Kriegslied – Kriegsleid

21. September 2014

Die Antikriegsausstellung „Sögel im Ersten Weltkrieg“ des Forums Sögel

 

Sögel – In seinem Kriegslied beginnt der Dichter der Empfindsamkeit Matthias Claudius: „ ’s ist Krieg!  ’s ist Krieg!“ Das liest sich fast wie die Jubelrufe deutscher und europäischer Kriegsbegeisterter zu Beginn des Ersten Weltkriegs. Die Jubelrufe bleiben im Hals stecken mit den letzten beiden Versen der Strophe: „’s ist leider Krieg – und ich begehre, // nicht schuld daran zu sein!“ Dieses Begehren äußerte auch Wilhelm II in seinem Aufruf an das deutsche Volk vom 6. 8. 1914, mit dem er sinngemäß behauptete, ein Präventivkrieg zum Schutz des Reiches werde dem deutschen Volk aufgezwungen. Vergleichbare Aufrufe dürfte es bei allen Kriegsteilnehmern gegeben haben. (Die Behauptung eines aufgezwungenen Präventivkriegs zur eigenen – im wahrsten Sinne des Wortes – Entschuldigung ist bis heute nicht aus der Mode gekommen.) Der „Katholische Volksbote“ titelte am 9. 8. 1914: „Frisch auf, mein Volk, die Flammenzeichen rauchen“. Die Ems-Zeitung rief bereits am 4. 8. 1914 aus: „Es muß sein – darum: Mit Gott für König und Vaterland“. Die publizistischen Aufforderungen bei anderen Kriegsteilnehmern ließen sich mit diesen austauschen. Ein Sieg der Deutschen bei Warschau am 5. 8. 1915 wurde in Sögel mit der Festrede eines Geistlichen gefeiert. Claudius endet die ersten beiden Zeile seines Kriegslieds  „… O Gottes Engel wehre, //  und rede Du darein“. Damit ist Claudius seiner Zeit weit voraus und entspricht eher der heutigen Meinung in weiten Teilen Europas über Krieg und nicht der für uns kaum verständlichen Kriegsverherrlichung vor 100 Jahren.

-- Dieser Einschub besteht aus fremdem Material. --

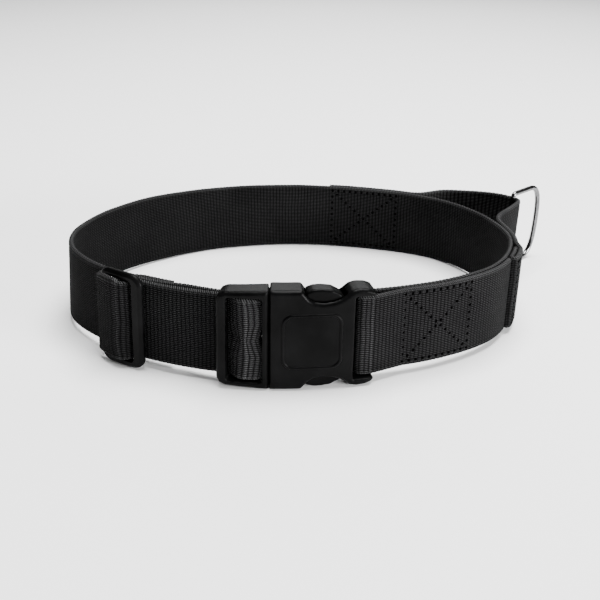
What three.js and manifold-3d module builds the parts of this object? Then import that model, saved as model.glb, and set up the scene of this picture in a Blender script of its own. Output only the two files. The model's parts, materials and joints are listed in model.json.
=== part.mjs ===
// A fastened dog collar of black nylon webbing, standing on its edge, in millimetres, +Z up.
// The neck opening faces up, the buckle is at the front (-Y) and the sewn-on handle is at the back right.
import * as THREE from "three";
import { mergeVertices } from "three/addons/utils/BufferGeometryUtils.js";
import Module from "manifold-3d";

// The loop
const LOOP_WIDTH = 233;
const LOOP_DEPTH = 165;
const WEB_WIDTH = 40;
const WEB_THICK = 2.4;
const GAP = 0.3; // clear space left between pieces, and between plies of one strap
const RAISED_TO = 0.9; // the front's share of the half depth where the webbing stands highest
const LEVEL_FROM = 0.85; // the back's share of the half depth where it stands level

// The side-release buckle, whose length runs along the strap
const BUCKLE_SHIFT = 2.5; // how far its middle lies to the right of the loop's front
const BUCKLE_LENGTH = 70;
const BUCKLE_HEIGHT = 49;
const BUCKLE_THICK = 12;
const BUCKLE_WALL = 2;
const BUCKLE_COVER = 5.2; // from the webbing's outer face up to the buckle's outer face
const MALE_LENGTH = 23; // the part of the length that stays outside the socket
const MALE_END_HEIGHT = 46.5;
const MALE_BAR = 4.5;
const MALE_MIDDLE_BAR = 3.5;
const MALE_SLOT = 6;
const EAR_LENGTH = 10;
const END_BAR = 4;
const NOTCH_START = 14; // from the seam
const NOTCH_TO_END = 13.7; // from the notch to the buckle's end
const NOTCH_DEPTH = 6;
const ARM_WIDTH = 5;
const TONGUE_WIDTH = 12;
const END_BAR_BACK = 1; // from the ear's end to the end bar
const BAR_THICK = 3.4;
const MIDDLE_BAR_THICK = 3;
const MIDDLE_BAR_SINK = 1.2; // how far that bar lies under the frame's inner face
const MALE_CORNER = 4;
const MALE_THINNER = 1.5; // how much less thick the prong half's frame is than the socket
const SHOULDER = 2.5; // how far the prong half plugs the socket's mouth
const ARM_PLAY = 0.7; // clear space at each end of a finger pad
const FOLD_SLACK = 1.7; // how loosely the webbing turns round the prong half's middle bar

// The three-bar slide
const SLIDE_PLACE = 48.5; // from the buckle's end to the slide's middle, along the strap
const SLIDE_HEIGHT = 48;
const SLIDE_THICK = 4;
const SLIDE_RIGHT_BAR = 5.2;
const SLIDE_LEFT_BAR = 3;
const SLIDE_LEFT_THICK = 1.6; // the left bar is thin, because the strap passes over it
const SLIDE_MIDDLE_BAR = 3;
const SLIDE_SLOT = 6.6;
const SLIDE_CORNER = 6;
const SLIDE_BAR_THICK = 3.5;
const SLIDE_BAR_SINK = 2.2;

// Where the sewn ends lie, along the strap
const TAIL_LENGTH = 24; // the turned-back end inside the slide
const SAG = 1.6; // how far the inner ply hangs slack between slide and buckle
const SETTLE = 30; // the length over which the webbing comes back to the loop's line
const HEM_PLACE = 85.5; // from the buckle's end to the handle's front end, where the doubled length ends
const HEM_LENGTH = 16;
const FLANK_LENGTH = 54; // the handle's stretch that lies on the right flank
const RING_PLACE = 76; // from the handle's front end to the ring, along the strap
const RING_REACH = 26; // the ring bar's distance outside the strap
const BOW_LENGTH = 50; // from the ring back to where the handle meets the strap again
const BACK_SEAM = 49; // the handle's stretch that is sewn to the back
const BOW = 0.74; // how far out the handle still is halfway along its bow
const FLANK_BEND = 12; // the handle's bend radii, where it leaves the flank, along its bow and at the back
const BOW_BEND = 13;
const BACK_BEND = 12;

// The D-ring
const RING_HEIGHT = 48;
const RING_DEPTH = 29.5;
const RING_WIRE = 3;
const RING_TURN = 14; // degrees from the way straight out of the strap towards the back
const RING_CORNER = 2.1;

const PLY = WEB_THICK + GAP;
const REACH = WEB_THICK / 2 + GAP; // from a bar's face to the middle of the webbing on it
const INSIDE = -PLY / 2;
const OUTSIDE = PLY / 2;
const BAR_FACE = OUTSIDE + REACH;
const EDGE_GAP = GAP + 0.45;
const NOTCH_LENGTH = BUCKLE_LENGTH - MALE_LENGTH - NOTCH_START - NOTCH_TO_END;
const WINDOW = WEB_WIDTH + 2 * EDGE_GAP;
const LIFT = (BUCKLE_HEIGHT - WEB_WIDTH) / 2; // the buckle's lower edge and the back's stand level
const RING_LIFT = RING_WIRE + GAP;
const FRONT_MIDDLE = LIFT + WEB_WIDTH / 2;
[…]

In der dritten Strophe schreibt Claudius: „Wenn wackre Männer, die sich Ehre suchten, // verstümmelt und halbtot // im Staube sich vor mir wälzten und mir fluchten // in ihrer Todesnot?“.  Ein Hüvener Gefreiter fiel am 9. 6. 1918. Er hat in seiner Todesnot vielleicht auch seinen „Kriegsherrn“ verflucht. Dafür erhielt er seine monatliche Löhnung von 24,- Mark bis zum 10. 6. und vom 11. 6. bis zum 10. 9. 1918 eine Gnadenlöhnung von 24,- Mark. Dies sollte wohl eine Großzügigkeit des „Kriegsherrn“ sein. Sie spiegelt jedoch keine „Gnadenlöhnung“ wider, sondern in ihrer bürokratisch-akribischen Genauigkeit die gnadenlose Eiseskälte von Krieg.

Solche Dokumente, Exponate, Fotos und viele andere Erinnerungen an einzelne Kriegsschicksale aus Sögel und den Nachbarorten waren Teil der Ausstellung des Forums „Sögel im Ersten Weltkrieg“ in Sögels Rathaus – Ludmillenhof. Eingebettet in sechs Abschnitte – Sögel am Vorabend des Ersten Weltkriegs; Soldaten aus Sögel, Waldhöfe und Eisten; Kriegsalltag in Sögel; Einzelschicksale; Kriegsende; Nachbarorte im Ersten Weltkrieg –  zeigte die Ausstellung erschütternde Biographien von Soldaten, deren Nachfahren heute noch hier leben, und gab namentliches Zeugnis ab von den über 250 Gefallenen der hiesigen Region, vom Einschmelzen von Glocken sowie Orgelpfeifen, von der Not der Landwirtschaft und Ernährung, von unsäglichen Einsparungen im privaten Bereich oder von der Kriegsverherrlichung auf Postkarten und sogar für Kinder (z. B. „Wir spielen Weltkrieg – ein zeitgemäßes Bilderbuch für unsere Kleinen“). Die Ausstellung mit dem Blickwinkel von unten auf den Krieg, auf die Auswirkungen in der unmittelbaren Heimat und auf den leidenden Menschen endete am 31. August und wird ab 15. September bis Mitte Oktober in der Mensa des Schulzentrums Sögel präsentiert. Dort, wie auch im Forum Sögel und in den örtlichen Buchhandlungen, ist das Begleitbuch zur Ausstellung für 12,- € erhältlich.